◆ **What the exercise asks**
Begin at the line that contains "Continue the three.js", stop after the line that contains "return within(tree, *((length, *bounds)", and reproduce only that span, unaltered.

◆ **Data**
------------------------------------------------

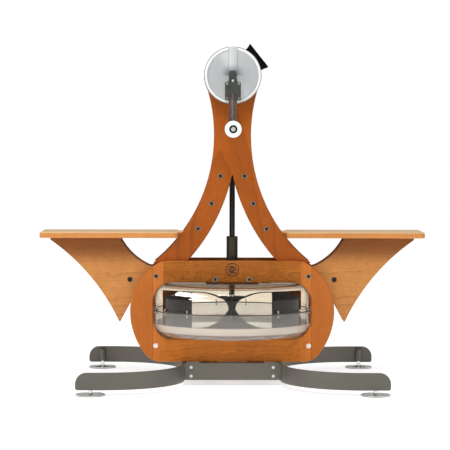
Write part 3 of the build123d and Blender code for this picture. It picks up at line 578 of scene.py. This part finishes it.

------------------------------------------------

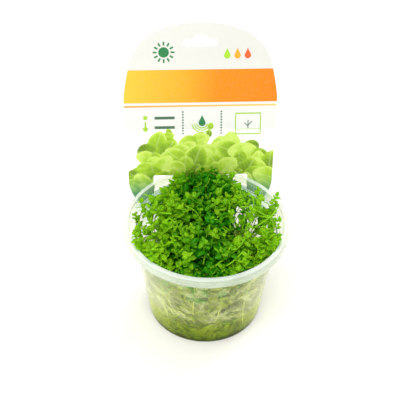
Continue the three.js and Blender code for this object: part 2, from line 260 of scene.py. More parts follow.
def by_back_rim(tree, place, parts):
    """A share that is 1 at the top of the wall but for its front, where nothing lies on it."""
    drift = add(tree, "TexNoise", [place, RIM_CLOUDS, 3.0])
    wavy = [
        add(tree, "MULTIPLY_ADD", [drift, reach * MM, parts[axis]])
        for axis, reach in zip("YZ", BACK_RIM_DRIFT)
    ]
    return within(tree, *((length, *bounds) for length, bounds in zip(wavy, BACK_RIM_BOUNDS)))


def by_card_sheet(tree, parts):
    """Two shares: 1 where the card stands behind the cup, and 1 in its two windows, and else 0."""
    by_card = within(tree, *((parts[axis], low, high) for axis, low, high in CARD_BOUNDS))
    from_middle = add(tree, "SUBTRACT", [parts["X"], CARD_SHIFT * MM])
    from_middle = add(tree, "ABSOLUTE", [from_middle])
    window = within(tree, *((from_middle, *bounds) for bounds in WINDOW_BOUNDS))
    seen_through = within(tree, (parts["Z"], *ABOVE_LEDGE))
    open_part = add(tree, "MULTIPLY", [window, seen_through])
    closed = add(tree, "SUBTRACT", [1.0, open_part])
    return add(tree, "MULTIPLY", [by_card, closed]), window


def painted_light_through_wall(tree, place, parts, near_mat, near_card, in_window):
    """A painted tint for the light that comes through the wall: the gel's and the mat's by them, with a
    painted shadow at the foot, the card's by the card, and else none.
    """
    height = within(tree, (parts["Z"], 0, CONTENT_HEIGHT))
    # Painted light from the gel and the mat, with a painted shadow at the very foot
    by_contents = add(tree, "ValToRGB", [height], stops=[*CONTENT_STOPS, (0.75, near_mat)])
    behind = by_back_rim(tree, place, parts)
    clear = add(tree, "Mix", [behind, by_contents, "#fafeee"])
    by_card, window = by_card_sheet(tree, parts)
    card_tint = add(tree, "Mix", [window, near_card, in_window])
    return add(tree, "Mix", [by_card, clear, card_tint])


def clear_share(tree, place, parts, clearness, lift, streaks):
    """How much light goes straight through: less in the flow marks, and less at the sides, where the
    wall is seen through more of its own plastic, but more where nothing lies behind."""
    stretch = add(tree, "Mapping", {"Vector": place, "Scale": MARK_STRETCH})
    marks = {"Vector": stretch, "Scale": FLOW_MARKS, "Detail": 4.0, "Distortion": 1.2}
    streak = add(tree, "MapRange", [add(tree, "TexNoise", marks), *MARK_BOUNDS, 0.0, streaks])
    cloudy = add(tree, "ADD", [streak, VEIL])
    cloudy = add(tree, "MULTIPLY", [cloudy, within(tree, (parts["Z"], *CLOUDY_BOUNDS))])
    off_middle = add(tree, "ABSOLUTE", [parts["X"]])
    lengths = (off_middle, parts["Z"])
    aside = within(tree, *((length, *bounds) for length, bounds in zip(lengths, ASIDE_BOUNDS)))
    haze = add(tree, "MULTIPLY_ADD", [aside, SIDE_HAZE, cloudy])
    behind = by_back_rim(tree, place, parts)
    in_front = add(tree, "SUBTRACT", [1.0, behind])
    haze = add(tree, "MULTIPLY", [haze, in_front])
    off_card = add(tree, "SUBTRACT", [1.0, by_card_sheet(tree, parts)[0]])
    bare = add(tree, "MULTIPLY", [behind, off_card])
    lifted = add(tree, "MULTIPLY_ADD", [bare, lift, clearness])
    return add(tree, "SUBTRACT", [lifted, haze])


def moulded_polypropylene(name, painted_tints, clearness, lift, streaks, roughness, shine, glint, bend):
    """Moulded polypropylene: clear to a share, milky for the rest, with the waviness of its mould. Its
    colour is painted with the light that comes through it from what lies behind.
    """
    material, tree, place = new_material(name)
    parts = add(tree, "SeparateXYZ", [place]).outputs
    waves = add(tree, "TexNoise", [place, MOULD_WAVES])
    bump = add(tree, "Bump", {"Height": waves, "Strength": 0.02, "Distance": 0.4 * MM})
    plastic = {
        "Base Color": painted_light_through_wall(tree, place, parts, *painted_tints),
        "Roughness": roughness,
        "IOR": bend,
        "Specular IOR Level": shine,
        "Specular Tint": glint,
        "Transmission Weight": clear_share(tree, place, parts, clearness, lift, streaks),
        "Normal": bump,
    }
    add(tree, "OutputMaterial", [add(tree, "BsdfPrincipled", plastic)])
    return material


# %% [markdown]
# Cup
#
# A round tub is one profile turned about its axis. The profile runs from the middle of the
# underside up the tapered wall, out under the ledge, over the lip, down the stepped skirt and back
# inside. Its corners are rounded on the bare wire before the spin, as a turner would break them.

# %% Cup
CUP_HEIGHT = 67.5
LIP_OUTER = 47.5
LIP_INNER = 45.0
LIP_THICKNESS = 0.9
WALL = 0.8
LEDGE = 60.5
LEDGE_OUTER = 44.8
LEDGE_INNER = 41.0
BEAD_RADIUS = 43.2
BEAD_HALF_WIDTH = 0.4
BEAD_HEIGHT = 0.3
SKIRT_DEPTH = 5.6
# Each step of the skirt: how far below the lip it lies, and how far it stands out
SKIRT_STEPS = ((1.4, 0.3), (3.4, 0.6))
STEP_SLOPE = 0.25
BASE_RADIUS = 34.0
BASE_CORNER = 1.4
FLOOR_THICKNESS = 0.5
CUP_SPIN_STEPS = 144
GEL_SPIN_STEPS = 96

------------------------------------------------

◆ **Exercise output**
Continue the three.js and Blender code for this object: part 2, from line 260 of scene.py. More parts follow.
def by_back_rim(tree, place, parts):
    """A share that is 1 at the top of the wall but for its front, where nothing lies on it."""
    drift = add(tree, "TexNoise", [place, RIM_CLOUDS, 3.0])
    wavy = [
        add(tree, "MULTIPLY_ADD", [drift, reach * MM, parts[axis]])
        for axis, reach in zip("YZ", BACK_RIM_DRIFT)
    ]
    return within(tree, *((length, *bounds) for length, bounds in zip(wavy, BACK_RIM_BOUNDS)))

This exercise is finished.